Hallo Tirim
du hast zwei Baustellen: Dein Kind und deine Umgebung. Ich beginne mal mit der zweiten, denn die beeinflusst dein Verhalten gegenüber deinem Kind vermutlich recht stark.
In dem Moment, wo du beginnst, dich nach den (echten oder vermuteten) Erwartungen von Nachbarn und anderen Menschen richten zu wollen, gerätst du unter Druck. Du meinst, etwas, kontrollieren zu müssen, was gar nicht deiner Kontrolle unterliegt: Die Wutausbrüche deiner Tochter.
Die hat sie aber nicht mal selbst unter Kontrolle, denn in diesem Alter werden Kinder von ihren Gefühlen völlig überrannt. Deine Tochter entscheidet sich nicht bewusst dazu, rumzubrüllen, es überkommt sie einfach. Und weil das so ist, bist auch du nicht in der Lage, Kontrolle auszuüben.
Heißt: Nimm dir diesen Stress raus. Lass die Nachbarn reden. Wenn du ganz gut drauf bist, bedanke dich für ihr Interesse, bitte sie in die Wohnung und zeige ihnen dein tobendes Kind. Und dann frag sie, ob sie gerade mal eine zündende Idee haben . Vom Jugendamt musst du dich nicht schrecken lassen.

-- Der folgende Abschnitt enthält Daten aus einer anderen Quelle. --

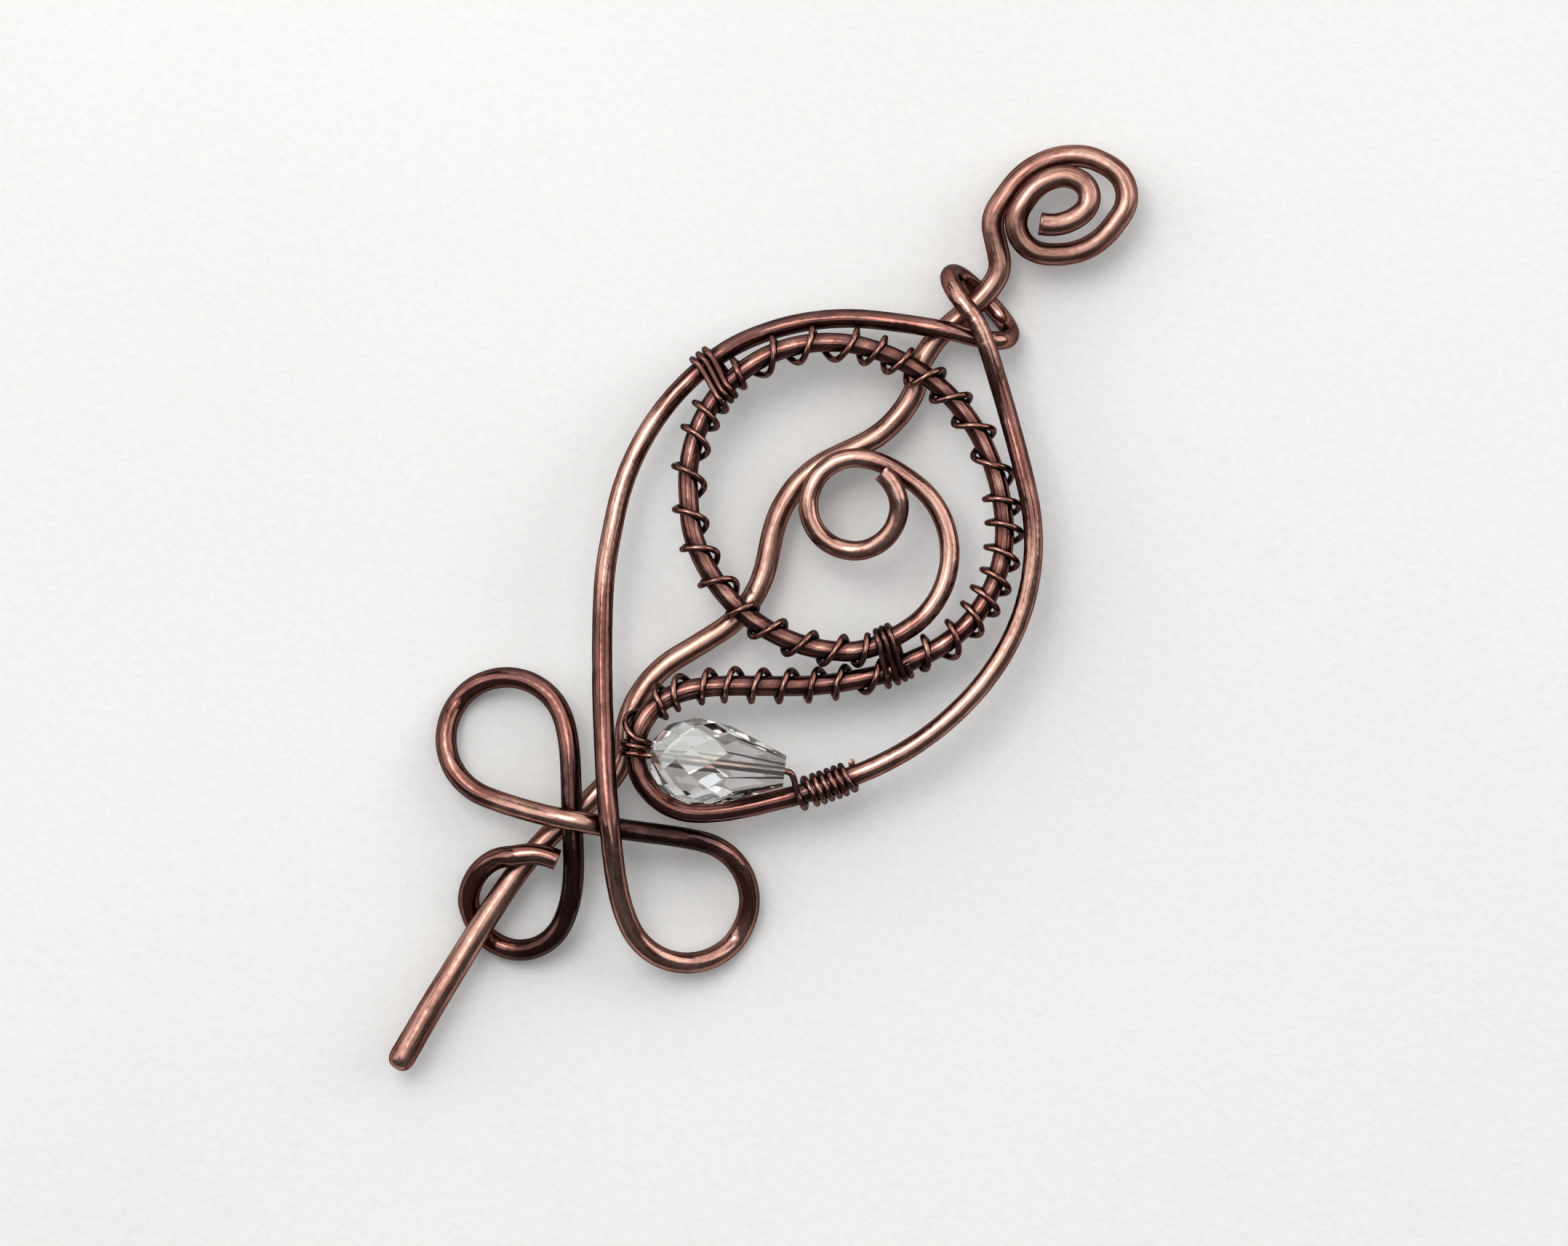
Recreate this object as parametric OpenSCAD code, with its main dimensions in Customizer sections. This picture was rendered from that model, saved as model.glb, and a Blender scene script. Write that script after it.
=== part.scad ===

Anstatt im Treppenhaus Druck auf deine Tochter auszuüben, bleib bewusst ruhig und freundlich. Die Wut gilt nicht dir, sie gilt der bitteren Erkenntnis, dass die Welt nicht so funktioniert, wie dein Tochterkind das gerne möchte. Und weil diese Erkenntnis enorm wichtig ist, muss sie auch Raum finden. Auf die Nachbarn hat es mit Sicherheit auch eine positivere Wirkung, wenn du freundlich mit deinem Kind redest, als wenn du es anschreist.
Je weniger Aufmerksamkeit du den Wutausbrüchen schenkst, desto besser. Unbewusst kann deine Tochter sonst nämlich lernen, dass es Zuwendung bringt, wenn sie sich aufführt. Ihre Gefühle hingegen solltest du ernst nehmen und sie z.B. danach fragen, was sie denn eigentlich so wütend gemacht hat. Dann kannst du ihr auch sagen, dass dich das geärgert hat. Und ihr könnt beide gemeinsam überlegen, wie man mit der großen Wut beim nächsten Mal umgehen könnte. Das heißt nicht, dass diese Idee dann auch funktioniert. Es heißt aber, dass ihr miteinander in gutem Kontakt bleibt.
Im Grunde deines Herzens weißt du ja längst, dass dein Mädchen ganz in Ordnung ist, so wie es ist. Und ich denke auch, dass du die Wut ganz gut aushalten könntest, wenn du dir nicht so viele Gedanken darüber machen würdest, was andere von dir denken.
Du bist aber nicht dazu auf der Welt, so zu funktionieren, wie andere das gerne hätten. Deine Aufgabe ist, deinem Kind eine gute Mutter zu sein. Und dazu gehört auch, es in dieser Zeit zu begleiten. Je mehr Druck du aufbaust, desto schlimmer werden die Wutanfälle werden. Du bewirkst also nur das Gegenteil von dem, was du eigentlich willst, wenn du versuchst, deine Tochter „erwartungstauglich“ zu machen.
Deswegen: Atme tief durch, wenn sie tobt und lass die Wut vorübergehen. Du weißt doch, dass dein Sonnenscheinkind wieder durchkommt, wenn die Wolken vorbeigezogen sind.
Deiner Schwester wirst du mehr imponieren, wenn du mit einem Augenzwinkern über dem Gebrüll stehst, als wenn du hektisch und verzweifelt versuchst, für Ruhe zu sorgen . Biete ihr grinsend ein paar Ohrstöpsel und einen Baldriantee an, anstatt euch allen Stress zu machen.